La melancolía es un duelo que excede a su objeto. La Verleugnung de la que habla Kristeva es una forma de protegerse, no contra la pérdida, sino contra su denegación que es, a la vez, su superación (la oración «no ha muerto» incluye el sintagma «ha muerto»: denegar es admitir veladamente, para poder seguir viviendo). En su desespero, el melancólico (que no dice «no ha muerto», y por tanto tampoco «ha muerto») espera ambigua e inconfesablemente recuperar lo perdido; y el objeto perdido del melancólico no es representable, porque es la Cosa, «lo real rebelde a la significación, polo de atracción y repulsión, morada de la sexualidad de la cual se extrae el objeto del deseo». Trilce (triste y dulce, por cierto, es la melancolía) habla, pues, primera y principalmente de la Cosa. A ella dedica sus mejores poemas, entre ellos el XXIII, una bella elegía, cuyos primeros versos son, por lo demás, una celebración ambivalente del canibalismo infantil:

Tahona estuosa de aquellos mis bizcochos,

pura yema infantil innumerable, madre.

A ella dirige también otros lamentos, como en el poema XXVIII:

cuando habráse quebrado el propio hogar,

cuando no asoma ni madre a los labios.

Cómo iba yo a almorzar nonada.

La ausencia de la Cosa-Madre («MADRE», la llama el mismo poema XXVIII) ilustra con precisión el problema trílcico: el vacío de lo simbólico es correlativo al vacío estomacal; la orfandad del ser lo empuja a la intemperie de los signos, en la que se regocija al tiempo que desespera. Impecablemente respetuosa con el sinsentido al que rinde ambigua pleitesía («Absurdo, sólo tú eres puro»), la poesía de César Vallejo convierte la malnutrición no solo en tema sino también en método. El hambre es aquí una necesidad principalmente psicológica, que indiferencia entre sus objetos imposibles al afecto, al alimento y al sentido. La melancolía, según ha dicho Agamben, no es lo contrario del deseo, es lo opuesto al gaudium: es un deseo desmedido, un anhelo de lo inasible, una afectividad perversa que no toleraría verse satisfecha. La gana puede llevar la máscara de la desgana si se encuentra demasiado cerca de su objeto.

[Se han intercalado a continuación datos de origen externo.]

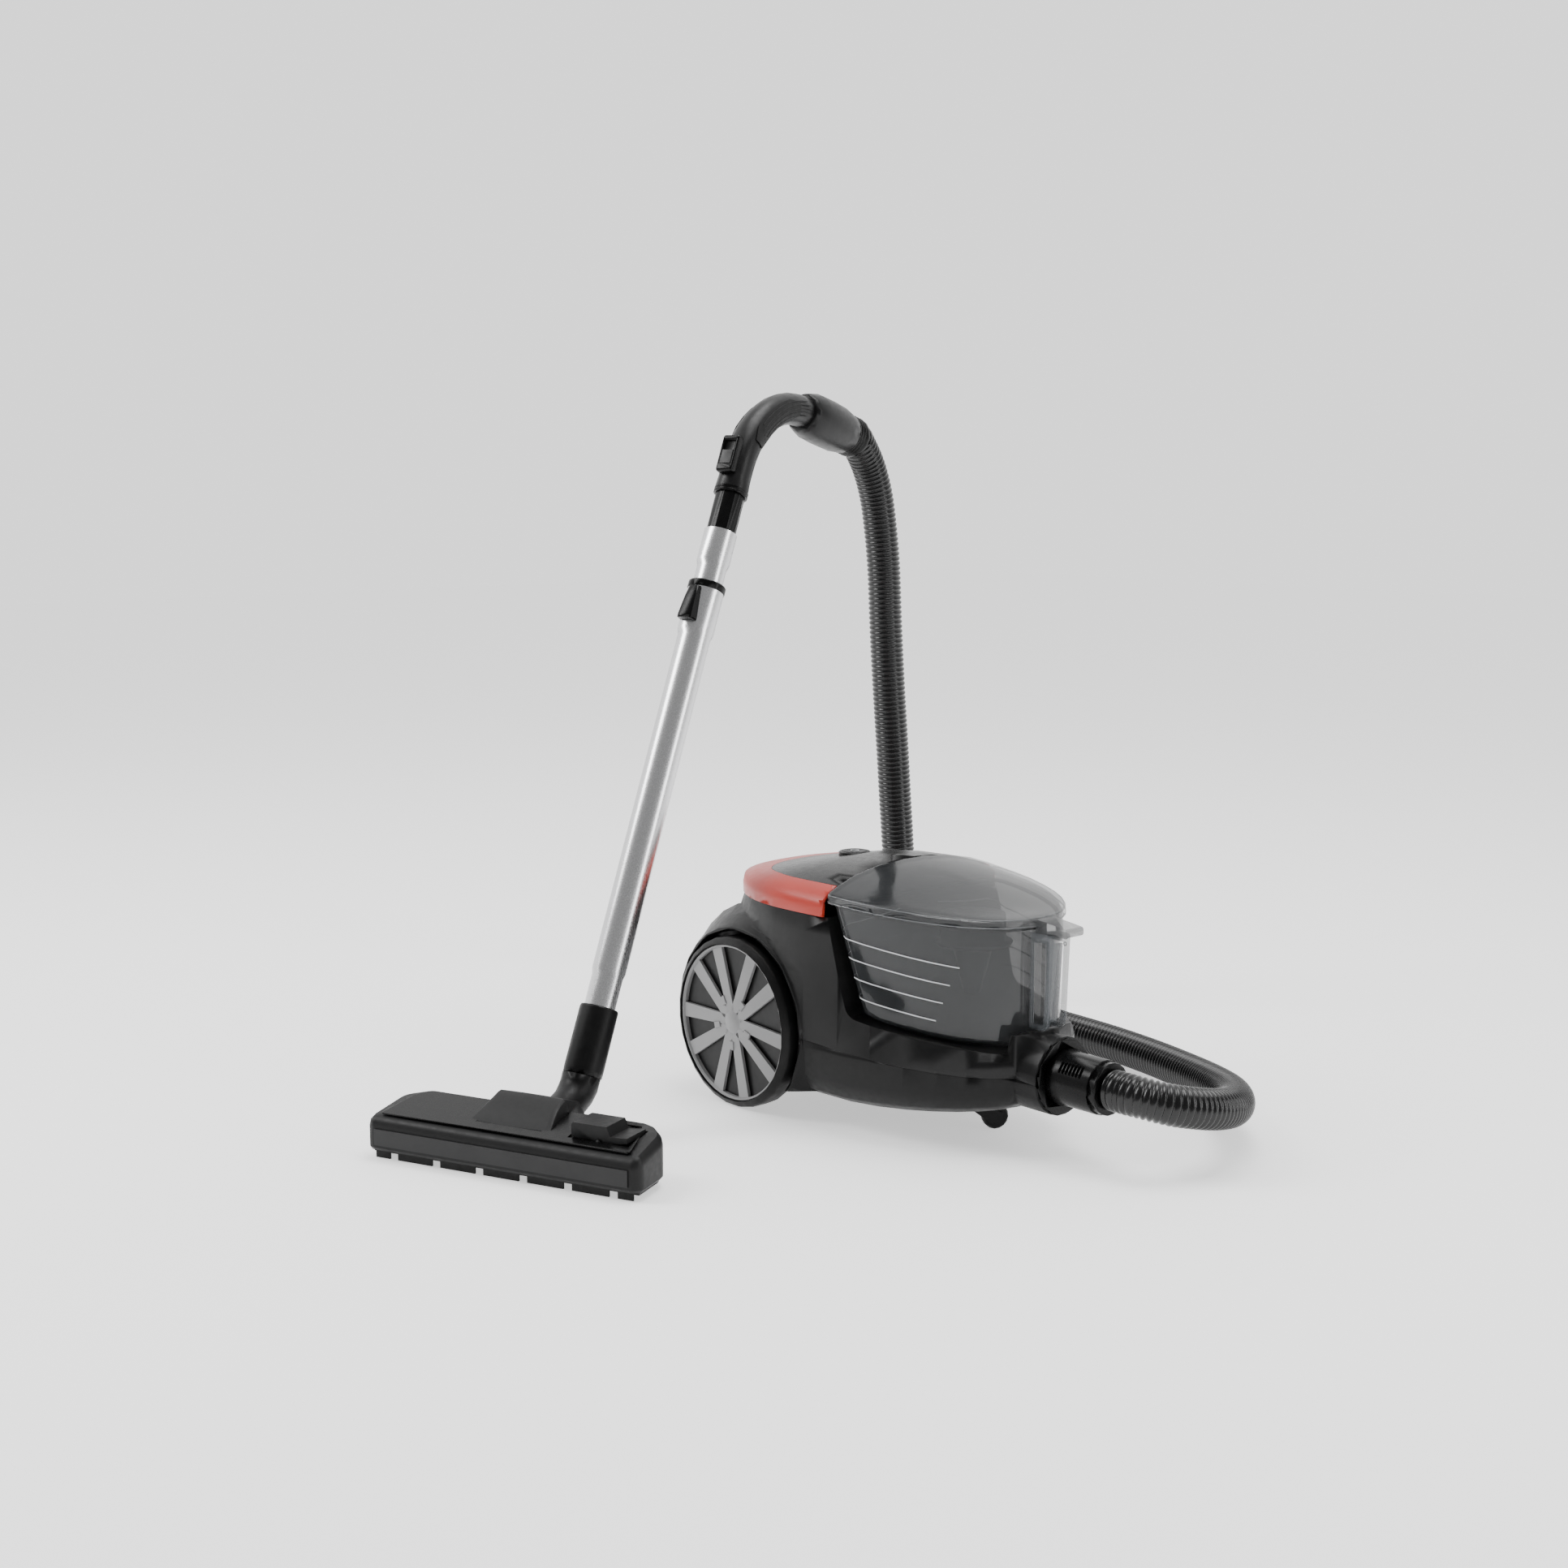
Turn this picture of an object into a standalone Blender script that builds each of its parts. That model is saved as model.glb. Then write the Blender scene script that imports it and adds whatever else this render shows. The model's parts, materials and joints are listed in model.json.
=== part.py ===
"""Bagless canister vacuum cleaner with hose, telescopic wand and floor head, parked with the wand standing up.

Units are metres, +Z is up. The machine is modelled with +X towards the hose inlet and the floor point under the
middle of the rear axle as zero, and one last move puts the model on its own origin.
"""
import math

import bmesh
import bpy
import numpy as np
from mathutils import Matrix, Vector

# Clearances
TOUCH = 0.0003            # gap between pieces that rest on each other
RUN = 0.0006              # gap around pieces that turn or slide
WALL = 0.003              # moulded wall of the machine
CLEAR_WALL = 0.0025       # wall of the clear mouldings
FINENESS = 0.60           # share of the sides that round shapes ask for

# Machine body: plan outlines are egg-shaped, widest at BODY_WIDEST
BODY_REAR = 0.079         # at the shoulder; the back bulges out below it
BODY_FRONT = 0.320
BODY_HALF_WIDTH = 0.1255
BODY_WIDEST = 0.070
BODY_ROUNDNESS = 2.3      # 2 would be an ellipse
REAR_ROUNDNESS = 2.08
REAR_BULGE = 0.022
BODY_BOTTOM = 0.0275
SHOULDER = 0.2195         # top edge of the housing, where the trim band starts
FENDER = 0.0035           # thickness of the arch over a wheel
FENDER_REACH = 0.0220     # how far the flare above it spreads
FENDER_DEPTH = 0.0335
SEAM_AT_AXLE = 0.0955     # joint line between chassis and housing
SEAM_FALL = 0.055         # how much that line falls towards the front, per metre

# Rear wheels and castor
WHEEL_RADIUS = 0.0900
WHEEL_OUTER_FACE = 0.1390
WHEEL_WIDTH = 0.029
TYRE_DEPTH = 0.0075
WHEEL_ROOM = 0.006        # space between tyre and wheel arch
AXLE_RADIUS = 0.004
HUBCAP_THICKNESS = 0.005
SPOKE_PAIRS = 5
CASTOR_X = 0.222
CASTOR_RADIUS = 0.0135
CASTOR_WIDTH = 0.013
CASTOR_TRAIL = 0.020
CASTOR_HEADING = math.radians(61)

# Dust container, its bay and lid
BAY_REAR_TOP = (0.1270, 0.2360)
BAY_REAR_FOOT = (0.160, 0.1235)
BAY_FRONT_FOOT = (0.2985, 0.1045)
BIN_GAP = 0.0008
BIN_HALF_WIDTH = 0.1215
BIN_TAPER = 0.05          # how much narrower the container gets per metre of depth
BIN_FRONT = 0.3045
BIN_RIM_REAR = 0.2340
BIN_RIM_FALL = 0.067      # how much the rim falls towards the front, per metre
BIN_CORNER = 0.014
LID_RIM_HEIGHT = 0.0095
LID_OVERHANG = 0.0022
LID_TOP = 0.2660          # at its rear, where it meets the top cover
LID_NOSE_TOP = 0.2275
DOME_REACH = 0.115        # from the edge of a domed top to its middle
DOME_POWER = 2.2
BIN_LIFT = 0.12

# Grip on the container front
GRIP_WIDTH = 0.026
GRIP_BAR = 0.006
GRIP_REACH = 0.026

# Trim band and top cover
BAND_CORNER = 0.2370
BAND_TOP = 0.2490
BAND_REAR_DROP = 0.0050   # how much lower its inner edge is behind
BAND_SIDE_WIDTH = 0.020
BAND_REAR_WIDTH = 0.042
COVER_TOP_FRONT = 0.2670
COVER_TOP_REAR = 0.2460
BUTTON_X = 0.040
BUTTON_RADIUS = 0.0135
BUTTON_TRAVEL = 0.003

# Hose inlet
INLET_HEIGHT = 0.080
INLET_RADIUS = 0.039
INLET_FACE = 0.338
INLET_BACK = 0.3128
CUFF_RADIUS = 0.028
CUFF_END = 0.400
PLUG_RADIUS = 0.0235

# Motor and fan
MOTOR_X = (-0.046, 0.066)
MOTOR_HEIGHT = 0.151
MOTOR_RADIUS = 0.050
SHAFT_RADIUS = 0.004
ROTOR_RADIUS = 0.024
FAN_RADIUS = 0.044

# Cord reel
REEL_X = 0.020
REEL_RADIUS = 0.060
REEL_HEIGHT = 0.034
REEL_POST = 0.008

# Floor head: x runs along it, y to its back, zero on the floor in the middle of its front
HEAD_AT = (0.0420, -0.4545)
HEAD_YAW = math.radians(22.5)
HEAD_LENGTH = 0.308
HEAD_DEPTH = 0.074
HEAD_FRONT_HEIGHT = 0.040
HEAD_BACK_HEIGHT = 0.054
HEAD_SKIRT = 0.008
HEAD_WALL = 0.003
BRUSH_THICKNESS = 0.002
BRUSH_LIFT = 0.007
PITCH_BACK = 0.083        # the neck's hinge, behind the front edge
PITCH_HEIGHT = 0.034
HINGE_DRUM = 0.019
NECK_SEAM = (0.150, 0.0625)
NECK_BORE = 0.0150
NECK_RADIUS = 0.0195
PEDAL_AT = (0.100, 0.036)
PEDAL_TILT = math.radians(10)

# Wand, seen from the neck seam upwards along its own axis
WAND_HEADING = math.radians(107)
WAND_LEAN = math.radians(25.3)
SOCKET_LENGTH = 0.070
TUBE_RADIUS = 0.0175
TUBE_WALL = 0.0009
TUBE_NECK_RADIUS = 0.0160
TUBE_NECK_AT = 0.102
SLEEVE_RADIUS = 0.0194
SLEEVE_FROM = 0.468
TUBE_TOP = 0.528
INNER_RADIUS = 0.0158
INNER_FOOT = 0.120
INNER_SLEEVE_RADIUS = 0.0178
INNER_SLEEVE_FROM = 0.552
INNER_TOP = 0.587
SPIGOT_RADIUS = 0.0158
COLLAR_AT = 0.636
TUBE_TRAVEL = 0.30

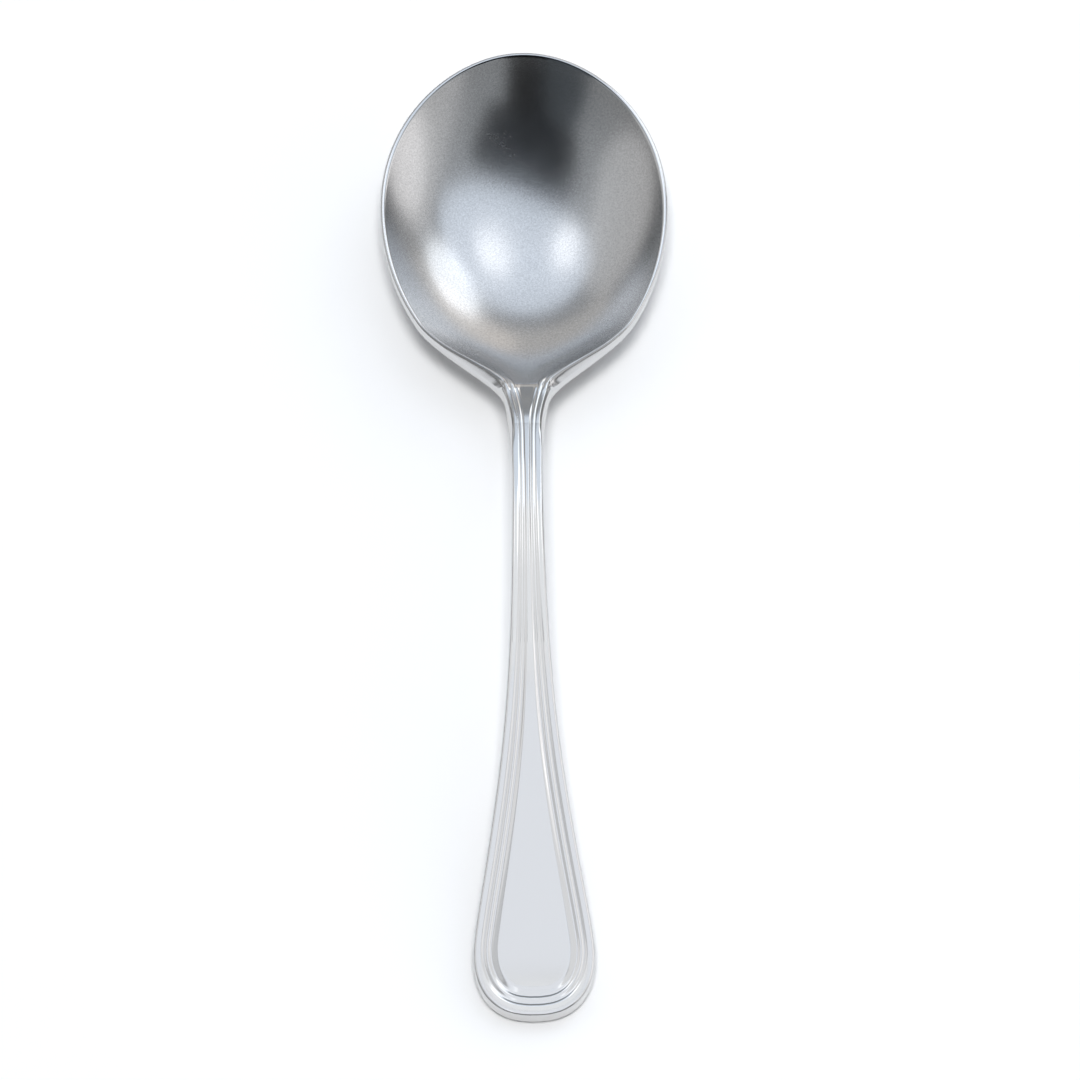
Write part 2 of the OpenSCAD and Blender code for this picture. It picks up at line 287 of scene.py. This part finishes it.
def columns():
    rows, cuts = [], {}
    n = n_of(150)
    for i in range(n):
        y = YE + 16 * (1 - math.cos(math.pi / 2 * i / n))
        rows.append((0.0 if i == 0 else None, y, YE + 8.5 + 7.5 * (i / n) ** 1.3))
    yf = YE + 16
    n = n_of(150)
    rows += [(None, y, y) for y in np.linspace(yf, CUT_A, n, endpoint=False)]
    cuts["a"] = len(rows)
    rows += [(None, y, y) for y in np.linspace(CUT_A, CUT_B, n_of(110), endpoint=False)]
    cuts["b"] = len(rows)
    rows += [(None, y, y) for y in np.linspace(CUT_B, 22, n_of(60), endpoint=False)]
    th = math.asin((22 + 0.8 - YB) / LB)
    n = n_of(380)
    for i in range(n + 1):
        f = i / n
        y0 = YB + LB * math.sin(th + (math.pi / 2 - th) * f)
        y = 22.0 if i == 0 else y0 - 0.8 * (1 - float(sst(0, 0.25, np.float64(f))))
        rows.append((0.0 if i == n else None, y, 22 + (YB + 4 - 22) * (1 - (1 - f) ** 1.6)))
    y = np.array([r[1] for r in rows])
    x = np.array([float(w(r[1])) if r[0] is None else 0.0 for r in rows])
    s = np.array([r[2] for r in rows])
    return x, y, s, cuts


def ladder(stops, counts):
    """Distances through the stops (each an array over columns), with counts points in each gap."""
    out = [stops[0]]
    for a, b, n in zip(stops[:-1], stops[1:], counts):
        out += [a + (b - a) * k / n for k in range(1, n + 1)]
    return np.stack(out, 1)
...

Por eso en Trilce la comunicación se tambalea a veces hasta el fracaso. Porque no hay sentidos que sacien, porque no hay apenas palabras que constituyan hogar, el coro discorde de voces líricas que entona los cantos trílcicos se deja amparar solamente por la tormenta, hace del sinsentido su doloroso refugio transitorio, donde se desprotege de la muerte del sentido para protegerse de un sentido que daría la muerte, y ello porque asumir un sentido es reconciliarse con el lenguaje, y por tanto, negándola en lo explícito, confirmar implícitamente una pérdida cuyo objeto quiere todavía custodiarse. Hablar con sentido es poner fin al luto; «mayoría inválida de hombre», el sujeto de Trilce prefiere resistirse a la significación, entre la oscuridad del ruido y la oscuridad del silencio.